* Start *

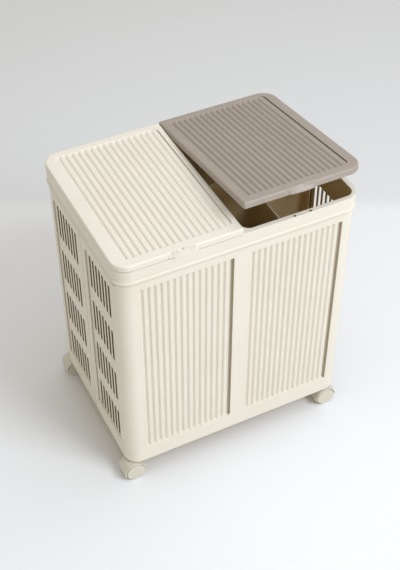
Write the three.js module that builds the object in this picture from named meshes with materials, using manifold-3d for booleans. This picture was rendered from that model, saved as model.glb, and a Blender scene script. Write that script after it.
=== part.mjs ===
import * as THREE from 'three';
import { mergeVertices } from 'three/addons/utils/BufferGeometryUtils.js';
import Module from 'manifold-3d';

const wasm = await Module();
wasm.setup();

// Laundry hamper with two bins, in millimetres, +Z up
// The origin is on the floor under the middle of the body, and the front faces -Y

// Whole object
const width = 520;
const depth = 376;
const outerCorner = 33;
const fit = 0.3;
const overrun = 12;
const roundSteps = 3;
const roundSides = 16;

// Heights above the floor
const bodyBottom = 50;
const collarBottom = 575;
const collarTop = 606;
const lidTop = 620;

// Body shells
const shellInset = 3;
const wall = 2.2;
const footLip = 10;
const shellTopDrop = 4.6;
const seamOverlap = 14;
const recessDepth = 3;

// Fluted panels of the front and the back
const stileHalf = 17.7;
const panelBottom = 91;
const panelTop = 551;
const panelFromSide = 38.8;
const fluteHeight = 2;
const fluteDrop = 0.8;
const fluteCount = 15;
const fluteMargin = 5;

// Slotted columns of the sides
const columnInner = 21.5;
const columnFromFront = 42.5;
const columnMargin = 3;
const slotWidth = 7;
const slotFromEnd = 15.8;
const slotCount = 7;
const slotRows = [[96, 172], [209, 292], [329, 412], [449, 532]];

// Collar
const collarWall = 2.6;
const collarFlange = 3;
const collarLip = 4;
const collarLipProud = 0.8;
const beamHalf = 6;
const mouthSide = 11;
const mouthFront = 11;
const mouthBack = 23;
const mouthCorner = 18;
const mouthSkirt = 2;
const mouthSkirtDrop = 40;

// Base tray
const trayFloorBottom = 57;
const trayFloor = 2.5;
const trayRim = 32.5;
const bossRadius = 8;
const bossHeight = 33.4;

// Centre partition and the divider of the right bin
const sheet = 2.5;
const guideRib = 2;
const guideDepth = 8;
const crossTop = 580;
const splitTop = 532;
const bendRadius = 26;
const endBendRadius = 16;
const bendLeg = 8;

// Lids
const lidRound = 5;
const lidCentreCorner = 6;
const fieldCentre = 14;
const fieldFromSide = 28;
const fieldFront = 21;
const fieldBack = 16;
const fieldCorner = 9;
const ribMargin = 2.2;
const ribCount = 16;
const ribHeight = 1.6;
const ribDrop = 0.6;
const tabLength = 57;
const tabReach = 5;
const tabHeight = 7;
const lidOpenAngle = THREE.MathUtils.degToRad(8.4);

// Hinges
const hingeBehind = 5.6;
const hingeRise = 2;
const barrelRadius = 5;
const hingeBore = 2.3;
const pinRadius = 2;
const knuckleLength = 14;
const lugLength = 6;
const lugFoot = 18;
const stopReach = 7.4;
const stopRise = 4;
const pinHeadRadius = 3.4;
const pinHead = 1.4;
const hingeInset = 50;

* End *

**Brief:** Write out exactly the lines from the start of the material through the line with "const fluteMargin = 5;". No other output is expected.

**Output for this task:**
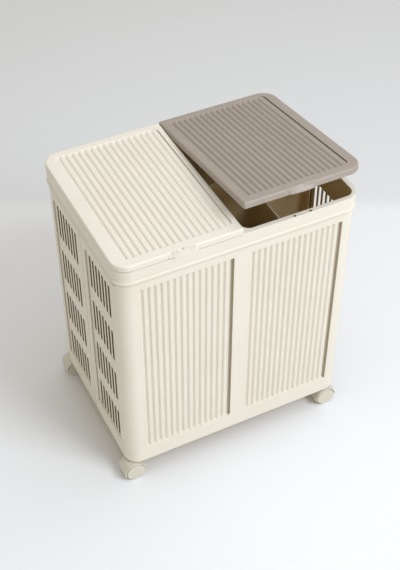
Write the three.js module that builds the object in this picture from named meshes with materials, using manifold-3d for booleans. This picture was rendered from that model, saved as model.glb, and a Blender scene script. Write that script after it.
=== part.mjs ===
import * as THREE from 'three';
import { mergeVertices } from 'three/addons/utils/BufferGeometryUtils.js';
import Module from 'manifold-3d';

const wasm = await Module();
wasm.setup();

// Laundry hamper with two bins, in millimetres, +Z up
// The origin is on the floor under the middle of the body, and the front faces -Y

// Whole object
const width = 520;
const depth = 376;
const outerCorner = 33;
const fit = 0.3;
const overrun = 12;
const roundSteps = 3;
const roundSides = 16;

// Heights above the floor
const bodyBottom = 50;
const collarBottom = 575;
const collarTop = 606;
const lidTop = 620;

// Body shells
const shellInset = 3;
const wall = 2.2;
const footLip = 10;
const shellTopDrop = 4.6;
const seamOverlap = 14;
const recessDepth = 3;

// Fluted panels of the front and the back
const stileHalf = 17.7;
const panelBottom = 91;
const panelTop = 551;
const panelFromSide = 38.8;
const fluteHeight = 2;
const fluteDrop = 0.8;
const fluteCount = 15;
const fluteMargin = 5;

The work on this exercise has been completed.